- Вика, я рад за тебя, думаю, теперь ты меня лучше понимаешь.
- Ничего я не понимаю, мне плохо без тебя и, вообще, во время твоего последнего отсутствия у меня появилась тревога, что я тебя опять теряю. Во время телефонных разговоров мне казалось, что присутствует кто-то третий.
- Сам себе не завидую, постоянный рентген - дело опасное, придется рассказывать правду. Во время пожара погибли родители и трехлетний мальчик, которого отец выбросил из окна пятого этажа на растянутое одеяло, остался один. Он, как только меня увидел, по-взрослому сказал, что хочет, что бы теперь я был его папой. За несколько дней, пока искали родственников, я так к нему привязался, что, грешным делом, хотел, чтобы их не нашли. Я все время думал, а согласишься ли ты взять мальчика, хотел тебя об этом спросить, но не решался, вот ты и чувствовала мое замешательство. Родственники нашлись, у мальчика все хорошо. Кстати, если бы я решился спросить, что бы ты мне ответила?
- Не знаю, но сначала я бы точно испугалась. Хорошо, что у мальчика все хорошо и мне не нужно решать такую сложную задачу. Мишка, не обижайся, отвечаю честно, в конце концов, я бы тебя все равно поддержала, наверное….

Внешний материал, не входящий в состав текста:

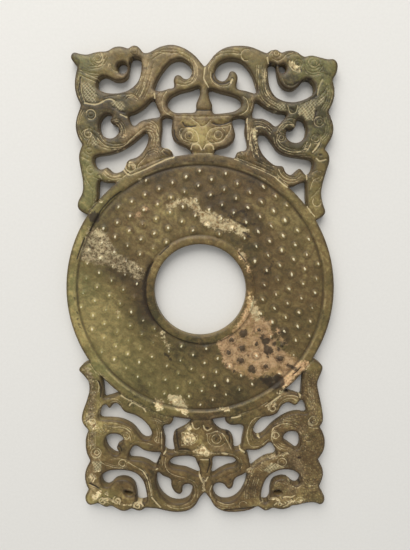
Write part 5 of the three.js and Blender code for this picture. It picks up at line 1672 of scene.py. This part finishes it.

За три дня Миша починил все, что ждало починки, напилил дров, а вечерами мы брали лодку и спускались к лиману. Доплыв до середины, бросали весла и просто лежали и смотрели на закат, на звездное небо, на огни большого города, где то у горизонта. Как важно хотя бы иногда никуда не спешить и еще: хорошо, когда есть человек, с которым можно обо всем поговорить, но главное – с которым хорошо молчать.
В этот раз расставание было легче, чем обычно, я уже скучала по своим «старичкам». Как оказалось, они меня тоже с нетерпением ждали. У нас было новое дело, которое подкинули знакомые Васильевича, а посему отказаться было неудобно. Мне казалось, что паутина их знакомств охватывала весь наш миллионный город.
Дело обстояло так: двадцатилетний молодой человек, внук знакомого Васильевича, студент третьего курса медицинского института, отличник, умер, находясь на практике в больнице, во время ночного дежурства, от передозировки наркотика. Следствие не располагало доказательствами, об участие в этом деле посторонних, как и не нашло подтверждений того, что он до этого случая принимал наркотики. Дело закрыли с формулировкой «суицид по неосторожности», но родственники не верили в такую версию и попросили нас разобраться.
Молодой человек активно занимался спортом, вел здоровый образ жизни, даже не курил, врачом мечтал стать с детства и обстоятельно шел к своей цели. «Старички» побеседовали со всеми, кто дежурил с ним в эту злополучную смену, даже с некоторыми больными, но ничего нового узнать не удалось, никто ничего не видел, не слышал, не знал. Была одна заковыка в деле – пропал телефон, сразу было не до него, и сей факт был обнаружен следователем только через несколько дней. Поверить в дурацкую версию «суицида по неосторожности» было сложно, но никаких зацепок для опровержения не было.
Мне дали три дня на размышления, а потом, как было сказано, идем сдаваться. Я смотрела на фотографию Захара (так звали этого молодого человека), открытое бесхитростное лицо типичного отличника. Простая семья, простая биография, со всеми хорошие отношения, девушки нет и так много планов на будущее. Трудно представить, кому он мог перейти дорогу, и еще трудней, что же могло заставить встать на тропу наркомана такого положительного парня, да еще и сразу с убойной дозы, он ведь почти врач. Честно говоря, во второй вариант я не верила вовсе. Бедные родители, так хотелось им помочь. Но как? Если я правильно поняла, мое начальство все, что было можно, сделало и просто, без особых надежд, чтобы не осталось угрызений совести, отдали посмотреть дело мне.
Над вторым вариантом, что он сделал это сам, я думать не хочу и не буду. А если не сам? Это случилось ночью, в больнице, посторонних никто не видел, а это значит, «помочь» мог только кто-то, кто находился там на законных основаниях и не вызывал подозрений. Не думаю, что я смогу в больнице узнать что-нибудь интересное, вряд ли со мной вообще там будут разговаривать, им уже надоели допросы, туда можно будет пойти только с какой-то конкретикой. А вот где ее брать?
Единственным человеком, который может рассказать хоть что-то новое, отчего можно будет оттолкнуться, как мне показалось, была мать погибшего. Я позвонила ей, чтобы договориться о встрече, она сказала, что сегодня не может, собирается поехать на кладбище, я предложила свозить ее туда, и мы договорились.